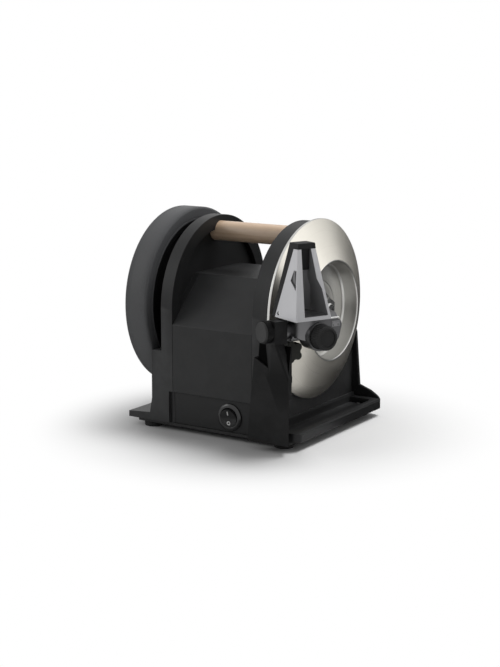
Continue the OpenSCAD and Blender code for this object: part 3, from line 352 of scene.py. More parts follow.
def round_tangent(tree, shader):
    """Turns the brushed highlight round the spindle."""
    spoke = wire(tree, "VectorMath", {0: object_place(tree), 1: tuple(AXLE)}, operation="SUBTRACT")
    around = wire(tree, "VectorMath", {0: (1.0, 0.0, 0.0), 1: spoke.outputs[0]},
                  operation="CROSS_PRODUCT")
    unit = wire(tree, "VectorMath", {0: around.outputs[0]}, operation="NORMALIZE")
    tree.links.new(unit.outputs[0], shader.inputs["Tangent"])


def turned_steel(name, colour, rough, brushed, strength, scale=3000.0, grit=0.0):
    """Steel turned on a lathe about the spindle; grit above zero adds a fine abrasive coat."""
    def build(tree, shader):
        rings = placed(tree, turning_marks(), {"Scale": scale})
        tone = placed(tree, tone_drift(), {"Color": rgba(colour), "Scale": 14.0, "Amount": 0.03})
        speck = placed(tree, moulded_grain(), {"Scale": 5200.0})
        streak = remap(tree, rings["Height"], 0.25, 0.75, 0.96, 1.04)
        fed(tree, shader, "Base Color", tinted(tree, tone["Color"], streak))
        fed(tree, shader, "Metallic", 1.0 - 0.4 * grit)
        fed(tree, shader, "Roughness", mottled(tree, rings["Height"], rough - 0.03, rough + 0.04))
        fed(tree, shader, "Anisotropic", brushed)
        height = math_node(tree, "MULTIPLY_ADD", speck["Height"], grit, rings["Height"])
        bumped(tree, shader, height, strength, 0.05 * MM)
        round_tangent(tree, shader)
    return material(name, build)


def casting():
    return sprayed("Black casting", colours().casting, rough=0.45, scale=1300.0, strength=0.22,
                   drift=0.06, edge_highlight=0.6)


def cover_paint():
    tone = [c * 1.04 for c in colours().casting]
    return sprayed("Black cover", tone, rough=0.46, scale=1300.0, strength=0.2, drift=0.05,
                   edge_highlight=0.5)


def plastic():
    return sprayed("Black plastic", (0.005, 0.005, 0.0052), rough=0.46, scale=1700.0,
                   strength=0.2, drift=0.06, edge_highlight=0.35, sheen=0.11)


# Near-black finish that paints shadow onto faces that lie in shade.
def painted_shadow_black():
    return sprayed("Painted shadow black", (0.0022, 0.0022, 0.0022), rough=0.6, scale=1700.0, strength=0.2,
                   drift=0.06, edge_highlight=0.0, sheen=0.02)


def cap_plastic():
    return sprayed("Cap plastic", (0.016, 0.016, 0.016), rough=0.5, scale=2200.0, strength=0.2,
                   drift=0.06, edge_highlight=0.35, sheen=0.34)


def knob_plastic():
    return sprayed("Knob plastic", (0.01, 0.01, 0.0102), rough=0.52, scale=2200.0, strength=0.25,
                   drift=0.06, edge_highlight=0.35, sheen=0.22)


def clamp_plastic():
    return sprayed("Clamp plastic", (0.015, 0.0155, 0.0125), rough=0.5, scale=2000.0,
                   strength=0.22, drift=0.08, edge_highlight=0.4, sheen=0.25)


def foot_rubber():
    return sprayed("Foot rubber", (0.016, 0.016, 0.016), rough=0.8, scale=900.0, strength=0.4,
                   drift=0.15)


def pad_rubber():
    return sprayed("Pad rubber", (0.0085, 0.0085, 0.009), rough=0.55, scale=2600.0, strength=0.15,
                   drift=0.05, edge_highlight=0.12, sheen=0.2)


def nylon():
    return sprayed("Gear nylon", (0.66, 0.645, 0.56), rough=0.42, scale=1500.0, strength=0.1,
                   drift=0.03)


def white_plastic():
    return sprayed("White plastic", (0.62, 0.61, 0.57), rough=0.4, scale=1400.0, strength=0.12,
                   drift=0.03)


def zinc():
    return satin_metal("Zinc plate", (0.56, 0.565, 0.57), rough=0.3, grain=1100.0, strength=0.12,
                       drift=0.1)


def screw_steel():
    return satin_metal("Screw steel", (0.5, 0.5, 0.49), rough=0.28, grain=2400.0, strength=0.06,
                       drift=0.06)


def guide_metal():
    return satin_metal("Guide metal", colours().silver, rough=0.4, grain=2600.0, strength=0.1,
                       drift=0.03)


# Painted shade: the guide's metal at a third of its tone, for the arm, its lug and the notch in the
# guide's cheek.
def guide_metal_shaded():
    return satin_metal("Guide metal, painted shade", [c * 0.32 for c in colours().silver], rough=0.4, grain=2400.0,
                       strength=0.12, drift=0.05)


def plate_metal():
    return satin_metal("Plate metal", [c * 0.62 for c in colours().silver], rough=0.4,
                       grain=2400.0, strength=0.1, drift=0.04)


# Painted shade: a darker copy of the guide's metal for the faces inside its hollow.
def painted_shade_inside():
    return sprayed("Guide inside, painted shade", [c * 0.42 for c in colours().silver], rough=0.5, scale=2400.0,
                   strength=0.12, drift=0.06)


def cone_steel():
    return turned_steel("Grinding face", colours().steel, rough=0.3, brushed=0.78, strength=0.05,
                        scale=3600.0, grit=0.25)


def recess_steel():
    return turned_steel("Wheel steel", (0.55, 0.545, 0.525), rough=0.3, brushed=0.5,
                        strength=0.12, scale=2400.0)


def shaft_steel():
    return turned_steel("Ground steel", (0.6, 0.6, 0.59), rough=0.22, brushed=0.4, strength=0.06,
                        scale=5200.0)


def switch_gloss():
    """Glossy moulded plastic of the switch."""
    def build(tree, shader):
        black = rgba((0.012, 0.012, 0.0125))
        tone = placed(tree, tone_drift(), {"Color": black, "Scale": 60.0, "Amount": 0.1})
        grain = placed(tree, moulded_grain(), {"Scale": 700.0})
        fed(tree, shader, "Base Color", tone["Color"])
        fed(tree, shader, "Roughness", mottled(tree, grain["Speckle"], 0.16, 0.24))
        bumped(tree, shader, grain["Height"], 0.04, 0.1 * MM)
    return material("Switch plastic", build)


def marks_and_highlight_paint():
    """White print of the switch's marks, and the white of the strip on the guide's foot, a painted
    highlight.
    """
    def build(tree, shader):
        white = rgba((0.68, 0.68, 0.67))
        tone = placed(tree, tone_drift(), {"Color": white, "Scale": 400.0, "Amount": 0.06})
        grain = placed(tree, moulded_grain(), {"Scale": 3000.0})
        fed(tree, shader, "Base Color", tone["Color"])
        fed(tree, shader, "Roughness", mottled(tree, grain["Speckle"], 0.4, 0.55))
        bumped(tree, shader, grain["Height"], 0.1, 0.05 * MM)
    return material("White marks and highlight", build)


def figure_paint():
    """Dark fill of the engraved scale."""
    return sprayed("Scale ink", (0.012, 0.012, 0.012), rough=0.6, scale=3000.0, strength=0.1,
                   drift=0.05)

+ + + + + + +

Extract the full listing above without altering anything.

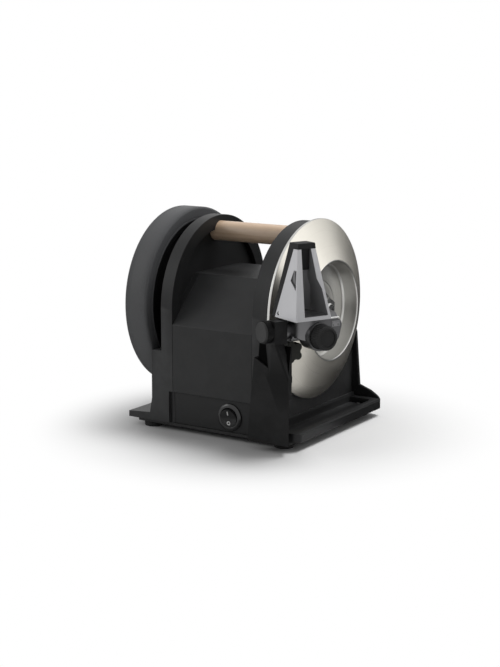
Continue the OpenSCAD and Blender code for this object: part 3, from line 352 of scene.py. More parts follow.
def round_tangent(tree, shader):
    """Turns the brushed highlight round the spindle."""
    spoke = wire(tree, "VectorMath", {0: object_place(tree), 1: tuple(AXLE)}, operation="SUBTRACT")
    around = wire(tree, "VectorMath", {0: (1.0, 0.0, 0.0), 1: spoke.outputs[0]},
                  operation="CROSS_PRODUCT")
    unit = wire(tree, "VectorMath", {0: around.outputs[0]}, operation="NORMALIZE")
    tree.links.new(unit.outputs[0], shader.inputs["Tangent"])


def turned_steel(name, colour, rough, brushed, strength, scale=3000.0, grit=0.0):
    """Steel turned on a lathe about the spindle; grit above zero adds a fine abrasive coat."""
    def build(tree, shader):
        rings = placed(tree, turning_marks(), {"Scale": scale})
        tone = placed(tree, tone_drift(), {"Color": rgba(colour), "Scale": 14.0, "Amount": 0.03})
        speck = placed(tree, moulded_grain(), {"Scale": 5200.0})
        streak = remap(tree, rings["Height"], 0.25, 0.75, 0.96, 1.04)
        fed(tree, shader, "Base Color", tinted(tree, tone["Color"], streak))
        fed(tree, shader, "Metallic", 1.0 - 0.4 * grit)
        fed(tree, shader, "Roughness", mottled(tree, rings["Height"], rough - 0.03, rough + 0.04))
        fed(tree, shader, "Anisotropic", brushed)
        height = math_node(tree, "MULTIPLY_ADD", speck["Height"], grit, rings["Height"])
        bumped(tree, shader, height, strength, 0.05 * MM)
        round_tangent(tree, shader)
    return material(name, build)


def casting():
    return sprayed("Black casting", colours().casting, rough=0.45, scale=1300.0, strength=0.22,
                   drift=0.06, edge_highlight=0.6)


def cover_paint():
    tone = [c * 1.04 for c in colours().casting]
    return sprayed("Black cover", tone, rough=0.46, scale=1300.0, strength=0.2, drift=0.05,
                   edge_highlight=0.5)


def plastic():
    return sprayed("Black plastic", (0.005, 0.005, 0.0052), rough=0.46, scale=1700.0,
                   strength=0.2, drift=0.06, edge_highlight=0.35, sheen=0.11)


# Near-black finish that paints shadow onto faces that lie in shade.
def painted_shadow_black():
    return sprayed("Painted shadow black", (0.0022, 0.0022, 0.0022), rough=0.6, scale=1700.0, strength=0.2,
                   drift=0.06, edge_highlight=0.0, sheen=0.02)


def cap_plastic():
    return sprayed("Cap plastic", (0.016, 0.016, 0.016), rough=0.5, scale=2200.0, strength=0.2,
                   drift=0.06, edge_highlight=0.35, sheen=0.34)


def knob_plastic():
    return sprayed("Knob plastic", (0.01, 0.01, 0.0102), rough=0.52, scale=2200.0, strength=0.25,
                   drift=0.06, edge_highlight=0.35, sheen=0.22)


def clamp_plastic():
    return sprayed("Clamp plastic", (0.015, 0.0155, 0.0125), rough=0.5, scale=2000.0,
                   strength=0.22, drift=0.08, edge_highlight=0.4, sheen=0.25)


def foot_rubber():
    return sprayed("Foot rubber", (0.016, 0.016, 0.016), rough=0.8, scale=900.0, strength=0.4,
                   drift=0.15)


def pad_rubber():
    return sprayed("Pad rubber", (0.0085, 0.0085, 0.009), rough=0.55, scale=2600.0, strength=0.15,
                   drift=0.05, edge_highlight=0.12, sheen=0.2)


def nylon():
    return sprayed("Gear nylon", (0.66, 0.645, 0.56), rough=0.42, scale=1500.0, strength=0.1,
                   drift=0.03)


def white_plastic():
    return sprayed("White plastic", (0.62, 0.61, 0.57), rough=0.4, scale=1400.0, strength=0.12,
                   drift=0.03)


def zinc():
    return satin_metal("Zinc plate", (0.56, 0.565, 0.57), rough=0.3, grain=1100.0, strength=0.12,
                       drift=0.1)


def screw_steel():
    return satin_metal("Screw steel", (0.5, 0.5, 0.49), rough=0.28, grain=2400.0, strength=0.06,
                       drift=0.06)


def guide_metal():
    return satin_metal("Guide metal", colours().silver, rough=0.4, grain=2600.0, strength=0.1,
                       drift=0.03)


# Painted shade: the guide's metal at a third of its tone, for the arm, its lug and the notch in the
# guide's cheek.
def guide_metal_shaded():
    return satin_metal("Guide metal, painted shade", [c * 0.32 for c in colours().silver], rough=0.4, grain=2400.0,
                       strength=0.12, drift=0.05)


def plate_metal():
    return satin_metal("Plate metal", [c * 0.62 for c in colours().silver], rough=0.4,
                       grain=2400.0, strength=0.1, drift=0.04)


# Painted shade: a darker copy of the guide's metal for the faces inside its hollow.
def painted_shade_inside():
    return sprayed("Guide inside, painted shade", [c * 0.42 for c in colours().silver], rough=0.5, scale=2400.0,
                   strength=0.12, drift=0.06)


def cone_steel():
    return turned_steel("Grinding face", colours().steel, rough=0.3, brushed=0.78, strength=0.05,
                        scale=3600.0, grit=0.25)


def recess_steel():
    return turned_steel("Wheel steel", (0.55, 0.545, 0.525), rough=0.3, brushed=0.5,
                        strength=0.12, scale=2400.0)


def shaft_steel():
    return turned_steel("Ground steel", (0.6, 0.6, 0.59), rough=0.22, brushed=0.4, strength=0.06,
                        scale=5200.0)


def switch_gloss():
    """Glossy moulded plastic of the switch."""
    def build(tree, shader):
        black = rgba((0.012, 0.012, 0.0125))
        tone = placed(tree, tone_drift(), {"Color": black, "Scale": 60.0, "Amount": 0.1})
        grain = placed(tree, moulded_grain(), {"Scale": 700.0})
        fed(tree, shader, "Base Color", tone["Color"])
        fed(tree, shader, "Roughness", mottled(tree, grain["Speckle"], 0.16, 0.24))
        bumped(tree, shader, grain["Height"], 0.04, 0.1 * MM)
    return material("Switch plastic", build)


def marks_and_highlight_paint():
    """White print of the switch's marks, and the white of the strip on the guide's foot, a painted
    highlight.
    """
    def build(tree, shader):
        white = rgba((0.68, 0.68, 0.67))
        tone = placed(tree, tone_drift(), {"Color": white, "Scale": 400.0, "Amount": 0.06})
        grain = placed(tree, moulded_grain(), {"Scale": 3000.0})
        fed(tree, shader, "Base Color", tone["Color"])
        fed(tree, shader, "Roughness", mottled(tree, grain["Speckle"], 0.4, 0.55))
        bumped(tree, shader, grain["Height"], 0.1, 0.05 * MM)
    return material("White marks and highlight", build)


def figure_paint():
    """Dark fill of the engraved scale."""
    return sprayed("Scale ink", (0.012, 0.012, 0.012), rough=0.6, scale=3000.0, strength=0.1,
                   drift=0.05)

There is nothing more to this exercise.